Como você vê a CPI do genocídio?
Se realmente for levada a sério, essa CPI vai revelar a forma como aconteceu essa retirada forçada dos indígenas de suas terras, que é parte do genocídio. Você está na sua casa, sempre viveu lá, tem seu espaço, seu rio para pescar, a floresta, a roça, e, de repente, falam, "agora você tem que sair daqui e ir para a reserva". As famílias não conseguem mais organizar suas formas de vida, ficam vulneráveis, instáveis. Culturas morrem. Têm terras que o governo vendeu, mas não reconhece. O fazendeiro vai à Justiça e mostra que comprou e pagou e ele também tem razão.
E qual seria a solução para o conflito no Estado?
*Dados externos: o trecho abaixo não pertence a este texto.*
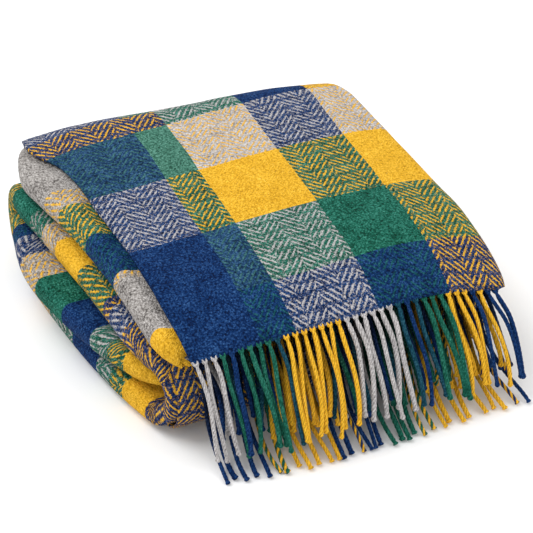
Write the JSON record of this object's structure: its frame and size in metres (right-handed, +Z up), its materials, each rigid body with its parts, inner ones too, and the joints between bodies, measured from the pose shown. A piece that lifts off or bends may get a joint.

O movimento indígena deixou muito claro desde os anos 1980 que a solução passa pela devolução dos espaços de terra. Os indígenas que vivem em suas áreas originais não pedem nada a ninguém. Já os índios nas reservas, nas beiras das estradas, não vivem assim. A terra tem uma figura de reorganização, reorganiza a família, a comunidade. Falam que a demarcação ia inviabilizar todo o progresso, também é mentira. O Mato Grosso tem 2 milhões de hectares demarcados no Xingu e isso não atrapalha o Estado. É uma terra demandada desde os anos 1980, identificada nos anos 1990, com relatórios publicados nos anos 2000, em estudo oficial. Geralmente a mídia fala, "índio invadiu fazenda" como se fosse do nada. Mas existe uma história. Toda a área que hoje é demandada à Justiça autorizou a perícia. Resolver essa parte da terra é bom para todos.